I suppose one can say that the VALUES of the collective that is the organization (call it corporate culture if you will), these values provide the context in which the organization — through its leadership- discovers and defines the WHY of the organization.

We call the superordinate WHY of the organization its PURPOSE.

A well-defined PURPOSE that is understood by all in the organization is the first step to not failing!

Having a PURPOSE is having a north star, you cannot get lost if you follow it!

Organizations too often in the past used value, vision, and mission statements as marketing and sales gimmicks. Cheap tricks to get people buying our stuff! They are lipservice to what we think people want to hear, in most instances, they are just lies!

It reminds me of a line years ago in an article in Fortune magazine about meaningless value statements on corporate reception walls that are just organizational platitudes.

“There’s a technical term for statements that look good on a wall but don’t add value to the business. The term is “bullshit,” and even an MBA can smell it.” Tom Stewart (Fortune Mag. July 8, 1996)

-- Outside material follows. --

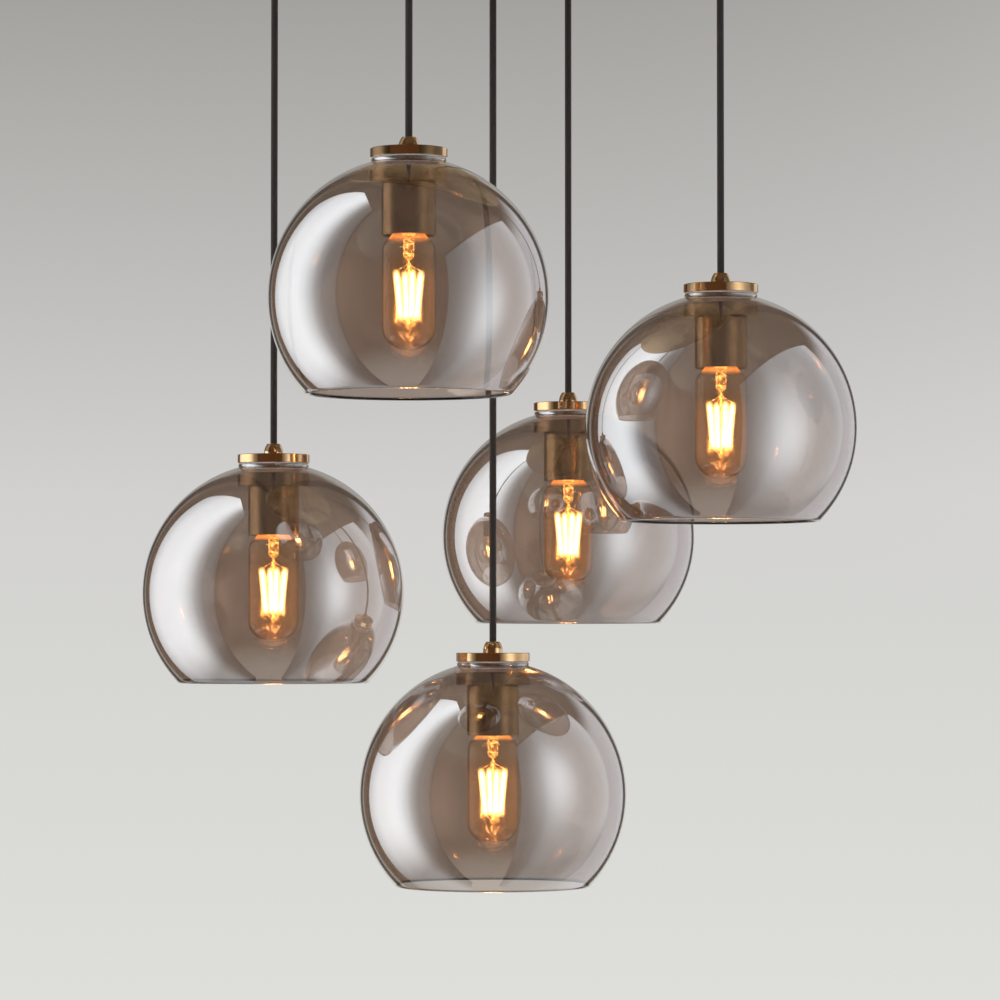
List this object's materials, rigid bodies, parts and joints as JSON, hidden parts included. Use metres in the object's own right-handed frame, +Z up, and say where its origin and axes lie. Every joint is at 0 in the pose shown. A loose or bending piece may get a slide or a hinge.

We propose an alternative, an honest alternative that can make a difference is done right.

The alternative we propose (here we borrowed some ideas from the Singularity University) is a strategic cascade leading from VALUES, PRINCIPLES, PURPOSE, to CAUSE/s, AIMS (or goals) and objectives, rather than the traditional vision, mission, goals approach.

Note that these are not just new words for old concepts — they are at their core materially different.

Values, Principles, the organization’s PURPOSE, CAUSES, and AIMS need to be understood by everyone in the organization to know why they are there (and how they make a difference).

“Honesty is a principle. Service is a principle. Love is a principle. Hard work is a principle. Respect, gratitude, moderation, fairness, integrity, loyalty, and responsibility are principles. There are dozens and dozens more. They are not hard to identify. Just as a compass always points to true north, your heart will recognize true principles.” Sean Covey

We propose that organizations codify their VALUES as fundamental organizational PRINCIPLES, which acts as the checks or references for every decision and action in the organization.

Understanding our values and codifying our values as principles, enables us to answer WHY THE ORGANIZATION EXIST, this is our PURPOSE>

DO NOT USE THESE ‘STATEMENTS’ (purpose, causes, aims, values, and principles) in your marketing and sales bumf. Fervently resist the urge and stop that from happing — EVER!

The sales and marketing gurus will say — but these succinctly describe who we are, and customers should know that.

Our response is this: if your customers don’t know it without you telling it to them, telling them will not make any difference! Quite frankly, it smells!

Get over it — using these artifacts in this way is sacrilege (you will see why we believe this is a wrong choice in the following few sentences).

When you talk about something that is values-based, the basic premise is, don’t tell me — show me.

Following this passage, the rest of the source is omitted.